If it is by now redundant to say that Thai filmmaker Apichatpong Weerasethakul (who understands pronunciation troubles and insists people call him “Joe”) is truly in a class of his own, we might blame both the general excellence of his output — a large oeuvre consisting of features, shorts, and installations — and the difficulty that’s often associated with describing them in either literal or opinion-based terms. The further one gets into his work, however, the more his marriage of dense visual style with Thailand’s historical, spiritual, and mystical bedrocks will cohere. These images —often set in nature (with billowing winds and shaking trees adding to the atmosphere); almost always composed in long shot that emphasizes a self-conscious artificiality; and frequently running a few minutes each, sometimes several, to create a laid-back rhythm— are, for viewers Thai and non-Thai alike, a gateway to less-definitive thematic undercurrents. To put this in different terms for neophytes: observing his art is not at all unlike the intellectual stimulation of, say, confidently working through passages of a dense 19th-century novel.
On a piece-by-piece basis, Cemetery of Splendour is a bit more straightforward than Joe’s other work. Nothing here approaches the oddity of Uncle Boonmee’s cunnilingus-performing catfish or the intestine-eating characters from the sketch-like Mekong Hotel, and just about everything that might especially pique curiosity is still comprehensible in both narrative and emotional terms. This does not suggest that we’re dealing with a minor effort. In fact, his latest film is as enveloping as anything he’s ever made: a work that’s as darkly comic on subjects as specific as hospital regulation as it is sober-minded about perils as universal as comfortable living, one open to the possibilities of spiritual awakening while confronting us with questions of belief.
The plot, such as it is, takes place within and around a V.A. hospital in the Thai countryside. It’s a perpetually woozy place made palpable by the sounds of a military-supervised construction directly outside — among other things, Joe is a master of immersive audio — and an open, sun-baked ward where some unidentified sleeping sickness is afflicting patients. By the time we’re ingrained, concerned loved ones are consulting a medium and officials have begun installing machines that can supposedly read their dreams. (The science of this is inexact, but its spectacle is universal: neon lights creep up the cane-shaped tubes to signify activity, looking something like a psychedelic heart monitor.) Following scenes of observation, reflection, and the natural progression of life outside this hospital, particularly from the perspective of one nurse, a dialogue sequence — maybe the film’s longest — gradually reveals (or proposes; there are few absolutes here) that this epidemic is a result of the hospital having been built upon a cemetery of kings.

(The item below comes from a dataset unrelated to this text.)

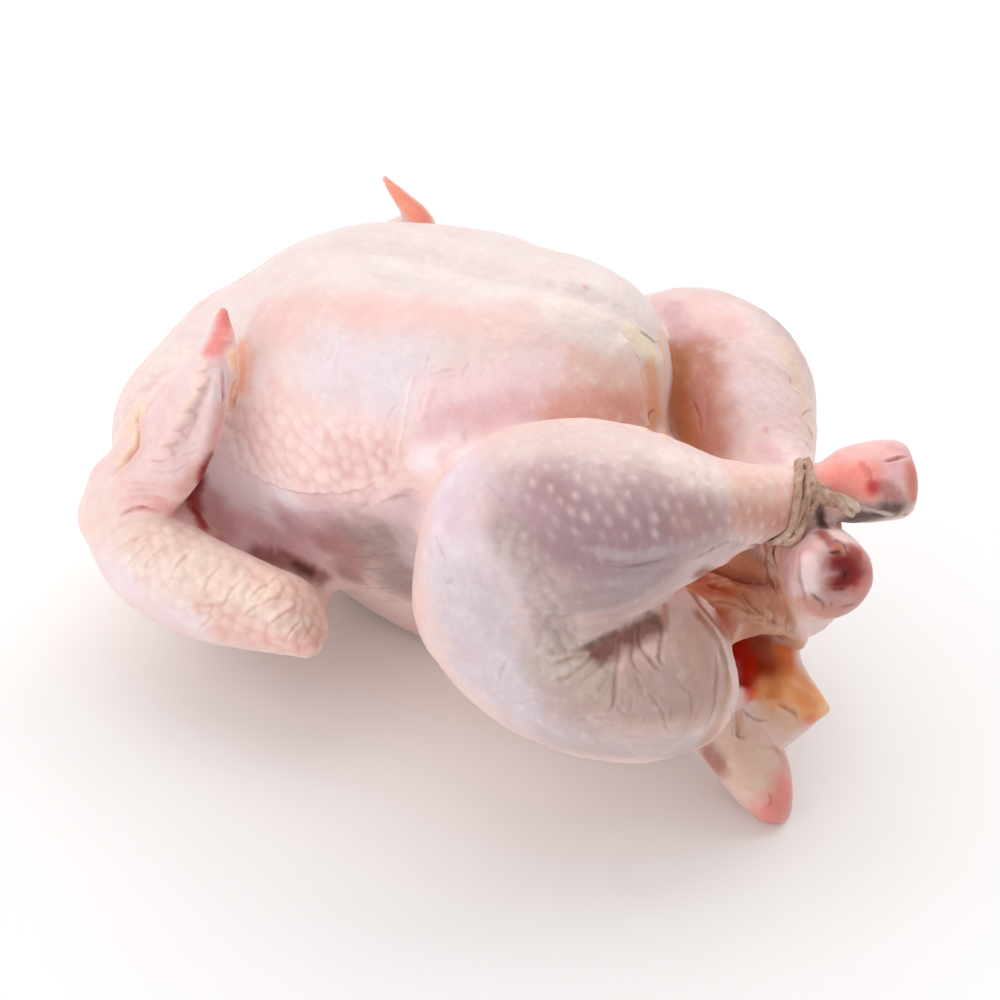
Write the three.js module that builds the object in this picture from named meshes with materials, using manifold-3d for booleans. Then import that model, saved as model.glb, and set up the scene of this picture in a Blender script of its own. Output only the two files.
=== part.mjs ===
// A whole raw chicken, oven-ready: it lies on its back with the breast up, the neck end towards -X
// and the tail towards +X. The drumsticks cross over the open tail end and a twine holds the ankles.
// Millimetres, +Z up, standing on Z = 0 with the origin under the middle of the whole.
//
// The bird is one implicit surface. Every muscle, bone end and skin fold is a field that is negative
// inside and positive outside, the fields melt into each other over a stated width, and the skin is
// where the sum is zero. Small parts are meshed with small cells and the rest with large ones.
//
// All places are in the bird's own frame: X = 0 at the tied ankles, Y = 0 in the keel's plane, with
// the bird's right side, the near one, at -Y. The finished group is moved over its origin at the end.
import * as THREE from "three";
import { edgeTable, triTable } from "three/addons/objects/MarchingCubes.js";
import { mergeVertices } from "three/addons/utils/BufferGeometryUtils.js";
import Module from "manifold-3d";

const wasm = await Module();
wasm.setup();

const v = (x, y, z) => new THREE.Vector3(x, y, z);

// ---- driving dimensions ----
const NEAR = -1;
const FAR = 1;
// Widths over which forms melt into each other: the larger, the softer the crease between them.
const MUSCLE_MELT = 14;
const THIGH_MELT = 12;
const BELLY_MELT = 10;
const TAIL_MELT = 8;
const WING_ARM_MELT = 6;
const CREASE_MELT = 4; // where a limb only lies against the body
const WING_FOLD_MELT = 3;
const TWINE_MELT = 1.2;
// Sizes of the mesh cells.
const BODY_CELL = 7.1; // large forms
const FINE_CELL = 3.2; // knuckles, wing tips and the tail end
const TWINE_CELL = 1.3;
const SNAP = 0.3; // share of a cell within which a vertex goes to the grid's corner
const SEAM = 0.4; // by which a fine region reaches into the coarse mesh
// The twine, its loop drawn tight round both ankles.
const STRAND = 1.5; // radius
const CLEARANCE = 0.9; // from the skin; the facets take up some of it
const LOOP_TURNS = 28; // points round the loop
const LOOP_HEART = v(-1.5, -2, 93.5);
const LOOP_REACH = { up: 24, across: 22 }; // where the loop's points start on their way in
const NEAR_ANKLE = { at: v(-2, -4, 101.5), across: v(0.39, -0.92, 0) };
const FAR_ANKLE = { at: v(-1, 0, 85), across: v(-0.6, -0.8, 0) };
const KNOT = v(2.8, -11, 108);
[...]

These spirits are not only siphoning off these patients’ energy for use in their afterlife, but making communication — such as here, a rare bit of exposition.
If you can grasp that, are willing to be submerged into an overwhelming visual-aural exploration of Thai cityscapes and jungles, and have a taste for slow cinema, Splendour comes rather naturally. It helps that, in terms of “understanding” the project, Joe treats this single interaction as a pivot point and code for almost all else. But it’s not only a matter of everything working toward or growing from this single interaction; it’s that he’s also being playful, in part by book-ending the sequence with shots of life-size, plastic dinosaurs surrounding the location. There’s no shame in believing the unbelievable when so much of our natural world is filled with oddities both past and present; that building with sound and image is often our best source of comprehension, inexact as a tool thought it may be, is a source of excitement.
Yet its tone begins shifting toward desolation and decay. While still pleasurable, at times even rather funny, Cemetery is permanently marked by the possibility of an ailment made incurable by a solipsistic disrespect for the natural world. The picture thus goes quieter, darker, dispenses with most of its human figures, and ensures that whatever pleasures afforded by those neon lights must be taken hand-in-hand with the inactive bodies they’re ostensibly connected to. Whether one mode (unfurling and discovery) is clearly superior to the other (contemplation and recontextualization) matters less than the unified piece. This is a work built upon questions — questions it never ceases to ask, and none that are particularly less intriguing than the other. Why can one thing be grasped and why does another require imagination? What’s the difference between a miracle and a bill of goods? How can cinema bring us closer to these matters, their particulars, and any answer?
24 hours after an initial viewing, individual shots — none of which are wasted, even as Splendour becomes a tad less intriguing in regards to the conflicts within them — stick in the brain, each creating an association with another, and another, and another. I remain content with luxuriating in them, their overwhelming soundtrack, and the singular sense of vision that makes nearly everything indispensable; it’s okay to delay ineffable matters when there’s little reason to believe they’ll drift away.
Cemetery of Splendour is playing at TIFF and opens on March 4th.